(CAD and scene scripts)
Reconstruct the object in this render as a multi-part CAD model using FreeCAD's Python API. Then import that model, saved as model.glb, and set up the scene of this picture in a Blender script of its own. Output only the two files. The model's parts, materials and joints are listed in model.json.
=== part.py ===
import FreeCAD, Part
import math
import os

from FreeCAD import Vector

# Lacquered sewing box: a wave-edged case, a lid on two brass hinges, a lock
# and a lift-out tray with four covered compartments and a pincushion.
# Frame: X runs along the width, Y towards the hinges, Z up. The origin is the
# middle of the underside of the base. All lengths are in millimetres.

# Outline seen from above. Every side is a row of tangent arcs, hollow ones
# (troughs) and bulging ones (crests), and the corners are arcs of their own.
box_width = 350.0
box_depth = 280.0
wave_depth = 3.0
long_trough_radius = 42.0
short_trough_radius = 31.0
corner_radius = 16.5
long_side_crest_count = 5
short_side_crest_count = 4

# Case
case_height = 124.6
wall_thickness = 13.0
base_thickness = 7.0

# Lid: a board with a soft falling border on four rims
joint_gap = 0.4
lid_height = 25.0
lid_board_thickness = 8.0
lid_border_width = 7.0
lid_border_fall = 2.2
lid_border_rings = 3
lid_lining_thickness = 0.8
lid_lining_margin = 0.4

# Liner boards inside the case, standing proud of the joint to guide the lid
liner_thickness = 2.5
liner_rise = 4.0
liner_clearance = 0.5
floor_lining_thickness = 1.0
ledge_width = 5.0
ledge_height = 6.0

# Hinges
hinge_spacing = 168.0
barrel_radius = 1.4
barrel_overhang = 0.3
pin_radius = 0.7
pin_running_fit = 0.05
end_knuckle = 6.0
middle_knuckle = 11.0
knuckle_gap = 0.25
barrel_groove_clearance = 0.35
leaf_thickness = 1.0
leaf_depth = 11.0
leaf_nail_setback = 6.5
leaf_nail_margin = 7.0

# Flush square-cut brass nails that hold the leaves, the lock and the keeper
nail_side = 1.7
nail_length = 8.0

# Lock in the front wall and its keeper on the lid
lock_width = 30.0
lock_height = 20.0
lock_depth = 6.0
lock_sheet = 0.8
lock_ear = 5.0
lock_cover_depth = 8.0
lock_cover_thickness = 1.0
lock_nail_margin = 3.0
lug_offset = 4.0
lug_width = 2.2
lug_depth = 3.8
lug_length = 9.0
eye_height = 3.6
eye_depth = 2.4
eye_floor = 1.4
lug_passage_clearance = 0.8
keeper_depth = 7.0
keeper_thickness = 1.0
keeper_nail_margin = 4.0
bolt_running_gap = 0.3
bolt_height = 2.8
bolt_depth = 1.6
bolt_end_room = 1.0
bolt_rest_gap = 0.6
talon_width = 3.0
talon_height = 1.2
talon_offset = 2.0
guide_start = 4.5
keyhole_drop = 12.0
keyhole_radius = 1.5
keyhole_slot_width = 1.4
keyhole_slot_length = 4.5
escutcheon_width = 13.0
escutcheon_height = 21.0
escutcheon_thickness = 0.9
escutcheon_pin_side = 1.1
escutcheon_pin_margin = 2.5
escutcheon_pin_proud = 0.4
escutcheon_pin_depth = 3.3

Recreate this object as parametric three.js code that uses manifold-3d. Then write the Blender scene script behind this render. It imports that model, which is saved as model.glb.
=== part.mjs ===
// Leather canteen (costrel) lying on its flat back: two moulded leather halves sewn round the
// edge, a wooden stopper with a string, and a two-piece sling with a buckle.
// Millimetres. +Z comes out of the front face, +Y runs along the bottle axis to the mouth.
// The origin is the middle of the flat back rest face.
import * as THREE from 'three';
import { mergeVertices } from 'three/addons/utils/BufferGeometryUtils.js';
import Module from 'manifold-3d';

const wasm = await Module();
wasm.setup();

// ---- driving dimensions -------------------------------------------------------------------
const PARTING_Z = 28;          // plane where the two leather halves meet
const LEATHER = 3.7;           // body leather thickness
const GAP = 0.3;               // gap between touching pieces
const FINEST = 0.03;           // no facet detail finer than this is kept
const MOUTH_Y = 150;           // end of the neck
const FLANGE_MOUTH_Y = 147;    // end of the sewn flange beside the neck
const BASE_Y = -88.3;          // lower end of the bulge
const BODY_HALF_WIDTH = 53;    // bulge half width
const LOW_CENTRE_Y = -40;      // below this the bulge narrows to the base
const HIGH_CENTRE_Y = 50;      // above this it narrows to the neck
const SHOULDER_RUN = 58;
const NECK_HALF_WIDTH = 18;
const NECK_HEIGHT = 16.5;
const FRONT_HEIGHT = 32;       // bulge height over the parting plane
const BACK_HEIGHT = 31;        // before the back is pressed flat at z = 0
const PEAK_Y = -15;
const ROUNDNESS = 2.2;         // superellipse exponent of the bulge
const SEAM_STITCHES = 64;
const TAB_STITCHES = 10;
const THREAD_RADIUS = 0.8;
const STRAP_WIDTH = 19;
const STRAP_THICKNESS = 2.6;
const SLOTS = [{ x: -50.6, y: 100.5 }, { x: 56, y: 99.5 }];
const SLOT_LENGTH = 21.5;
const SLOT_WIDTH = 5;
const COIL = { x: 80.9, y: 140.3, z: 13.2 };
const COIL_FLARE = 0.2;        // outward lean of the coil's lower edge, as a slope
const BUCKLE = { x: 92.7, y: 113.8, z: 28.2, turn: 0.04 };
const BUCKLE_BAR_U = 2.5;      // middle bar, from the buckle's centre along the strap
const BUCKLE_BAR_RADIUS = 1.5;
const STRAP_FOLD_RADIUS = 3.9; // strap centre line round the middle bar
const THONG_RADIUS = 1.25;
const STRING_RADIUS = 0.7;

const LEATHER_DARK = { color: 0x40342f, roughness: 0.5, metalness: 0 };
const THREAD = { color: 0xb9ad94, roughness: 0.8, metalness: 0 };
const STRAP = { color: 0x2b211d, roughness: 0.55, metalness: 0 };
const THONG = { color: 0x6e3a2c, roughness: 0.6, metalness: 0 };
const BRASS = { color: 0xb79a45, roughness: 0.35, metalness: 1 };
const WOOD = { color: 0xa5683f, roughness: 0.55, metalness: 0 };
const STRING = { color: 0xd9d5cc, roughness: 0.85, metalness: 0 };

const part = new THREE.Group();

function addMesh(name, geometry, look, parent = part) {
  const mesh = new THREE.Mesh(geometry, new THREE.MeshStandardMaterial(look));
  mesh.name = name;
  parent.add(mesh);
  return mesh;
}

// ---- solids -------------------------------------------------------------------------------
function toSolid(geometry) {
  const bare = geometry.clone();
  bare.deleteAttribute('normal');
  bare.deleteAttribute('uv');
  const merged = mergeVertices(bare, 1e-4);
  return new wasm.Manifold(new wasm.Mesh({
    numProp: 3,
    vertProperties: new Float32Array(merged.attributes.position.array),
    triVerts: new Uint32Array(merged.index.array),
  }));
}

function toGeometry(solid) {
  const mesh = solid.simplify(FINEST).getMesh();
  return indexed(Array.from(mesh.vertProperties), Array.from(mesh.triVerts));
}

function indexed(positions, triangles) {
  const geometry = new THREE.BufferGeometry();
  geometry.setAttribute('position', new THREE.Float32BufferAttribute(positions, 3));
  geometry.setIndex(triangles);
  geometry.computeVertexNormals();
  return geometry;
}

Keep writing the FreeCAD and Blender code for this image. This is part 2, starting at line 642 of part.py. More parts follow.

> **WHAT THE EXERCISE ASKS**: Quote the listing in full, please, keeping every line exact.

> **COMPLETE OUTPUT**:
Reconstruct the object in this render as a multi-part CAD model using FreeCAD's Python API. Then import that model, saved as model.glb, and set up the scene of this picture in a Blender script of its own. Output only the two files. The model's parts, materials and joints are listed in model.json.
=== part.py ===
import FreeCAD, Part
import math
import os

from FreeCAD import Vector

# Lacquered sewing box: a wave-edged case, a lid on two brass hinges, a lock
# and a lift-out tray with four covered compartments and a pincushion.
# Frame: X runs along the width, Y towards the hinges, Z up. The origin is the
# middle of the underside of the base. All lengths are in millimetres.

# Outline seen from above. Every side is a row of tangent arcs, hollow ones
# (troughs) and bulging ones (crests), and the corners are arcs of their own.
box_width = 350.0
box_depth = 280.0
wave_depth = 3.0
long_trough_radius = 42.0
short_trough_radius = 31.0
corner_radius = 16.5
long_side_crest_count = 5
short_side_crest_count = 4

# Case
case_height = 124.6
wall_thickness = 13.0
base_thickness = 7.0

# Lid: a board with a soft falling border on four rims
joint_gap = 0.4
lid_height = 25.0
lid_board_thickness = 8.0
lid_border_width = 7.0
lid_border_fall = 2.2
lid_border_rings = 3
lid_lining_thickness = 0.8
lid_lining_margin = 0.4

# Liner boards inside the case, standing proud of the joint to guide the lid
liner_thickness = 2.5
liner_rise = 4.0
liner_clearance = 0.5
floor_lining_thickness = 1.0
ledge_width = 5.0
ledge_height = 6.0

# Hinges
hinge_spacing = 168.0
barrel_radius = 1.4
barrel_overhang = 0.3
pin_radius = 0.7
pin_running_fit = 0.05
end_knuckle = 6.0
middle_knuckle = 11.0
knuckle_gap = 0.25
barrel_groove_clearance = 0.35
leaf_thickness = 1.0
leaf_depth = 11.0
leaf_nail_setback = 6.5
leaf_nail_margin = 7.0

# Flush square-cut brass nails that hold the leaves, the lock and the keeper
nail_side = 1.7
nail_length = 8.0

# Lock in the front wall and its keeper on the lid
lock_width = 30.0
lock_height = 20.0
lock_depth = 6.0
lock_sheet = 0.8
lock_ear = 5.0
lock_cover_depth = 8.0
lock_cover_thickness = 1.0
lock_nail_margin = 3.0
lug_offset = 4.0
lug_width = 2.2
lug_depth = 3.8
lug_length = 9.0
eye_height = 3.6
eye_depth = 2.4
eye_floor = 1.4
lug_passage_clearance = 0.8
keeper_depth = 7.0
keeper_thickness = 1.0
keeper_nail_margin = 4.0
bolt_running_gap = 0.3
bolt_height = 2.8
bolt_depth = 1.6
bolt_end_room = 1.0
bolt_rest_gap = 0.6
talon_width = 3.0
talon_height = 1.2
talon_offset = 2.0
guide_start = 4.5
keyhole_drop = 12.0
keyhole_radius = 1.5
keyhole_slot_width = 1.4
keyhole_slot_length = 4.5
escutcheon_width = 13.0
escutcheon_height = 21.0
escutcheon_thickness = 0.9
escutcheon_pin_side = 1.1
escutcheon_pin_margin = 2.5
escutcheon_pin_proud = 0.4
escutcheon_pin_depth = 3.3

Recreate this object as parametric three.js code that uses manifold-3d. Then write the Blender scene script behind this render. It imports that model, which is saved as model.glb.
=== part.mjs ===
// Leather canteen (costrel) lying on its flat back: two moulded leather halves sewn round the
// edge, a wooden stopper with a string, and a two-piece sling with a buckle.
// Millimetres. +Z comes out of the front face, +Y runs along the bottle axis to the mouth.
// The origin is the middle of the flat back rest face.
import * as THREE from 'three';
import { mergeVertices } from 'three/addons/utils/BufferGeometryUtils.js';
import Module from 'manifold-3d';

const wasm = await Module();
wasm.setup();

// ---- driving dimensions -------------------------------------------------------------------
const PARTING_Z = 28;          // plane where the two leather halves meet
const LEATHER = 3.7;           // body leather thickness
const GAP = 0.3;               // gap between touching pieces
const FINEST = 0.03;           // no facet detail finer than this is kept
const MOUTH_Y = 150;           // end of the neck
const FLANGE_MOUTH_Y = 147;    // end of the sewn flange beside the neck
const BASE_Y = -88.3;          // lower end of the bulge
const BODY_HALF_WIDTH = 53;    // bulge half width
const LOW_CENTRE_Y = -40;      // below this the bulge narrows to the base
const HIGH_CENTRE_Y = 50;      // above this it narrows to the neck
const SHOULDER_RUN = 58;
const NECK_HALF_WIDTH = 18;
const NECK_HEIGHT = 16.5;
const FRONT_HEIGHT = 32;       // bulge height over the parting plane
const BACK_HEIGHT = 31;        // before the back is pressed flat at z = 0
const PEAK_Y = -15;
const ROUNDNESS = 2.2;         // superellipse exponent of the bulge
const SEAM_STITCHES = 64;
const TAB_STITCHES = 10;
const THREAD_RADIUS = 0.8;
const STRAP_WIDTH = 19;
const STRAP_THICKNESS = 2.6;
const SLOTS = [{ x: -50.6, y: 100.5 }, { x: 56, y: 99.5 }];
const SLOT_LENGTH = 21.5;
const SLOT_WIDTH = 5;
const COIL = { x: 80.9, y: 140.3, z: 13.2 };
const COIL_FLARE = 0.2;        // outward lean of the coil's lower edge, as a slope
const BUCKLE = { x: 92.7, y: 113.8, z: 28.2, turn: 0.04 };
const BUCKLE_BAR_U = 2.5;      // middle bar, from the buckle's centre along the strap
const BUCKLE_BAR_RADIUS = 1.5;
const STRAP_FOLD_RADIUS = 3.9; // strap centre line round the middle bar
const THONG_RADIUS = 1.25;
const STRING_RADIUS = 0.7;

const LEATHER_DARK = { color: 0x40342f, roughness: 0.5, metalness: 0 };
const THREAD = { color: 0xb9ad94, roughness: 0.8, metalness: 0 };
const STRAP = { color: 0x2b211d, roughness: 0.55, metalness: 0 };
const THONG = { color: 0x6e3a2c, roughness: 0.6, metalness: 0 };
const BRASS = { color: 0xb79a45, roughness: 0.35, metalness: 1 };
const WOOD = { color: 0xa5683f, roughness: 0.55, metalness: 0 };
const STRING = { color: 0xd9d5cc, roughness: 0.85, metalness: 0 };

const part = new THREE.Group();

function addMesh(name, geometry, look, parent = part) {
  const mesh = new THREE.Mesh(geometry, new THREE.MeshStandardMaterial(look));
  mesh.name = name;
  parent.add(mesh);
  return mesh;
}

// ---- solids -------------------------------------------------------------------------------
function toSolid(geometry) {
  const bare = geometry.clone();
  bare.deleteAttribute('normal');
  bare.deleteAttribute('uv');
  const merged = mergeVertices(bare, 1e-4);
  return new wasm.Manifold(new wasm.Mesh({
    numProp: 3,
    vertProperties: new Float32Array(merged.attributes.position.array),
    triVerts: new Uint32Array(merged.index.array),
  }));
}

function toGeometry(solid) {
  const mesh = solid.simplify(FINEST).getMesh();
  return indexed(Array.from(mesh.vertProperties), Array.from(mesh.triVerts));
}

function indexed(positions, triangles) {
  const geometry = new THREE.BufferGeometry();
  geometry.setAttribute('position', new THREE.Float32BufferAttribute(positions, 3));
  geometry.setIndex(triangles);
  geometry.computeVertexNormals();
  return geometry;
}

Keep writing the FreeCAD and Blender code for this image. This is part 2, starting at line 642 of part.py. More parts follow.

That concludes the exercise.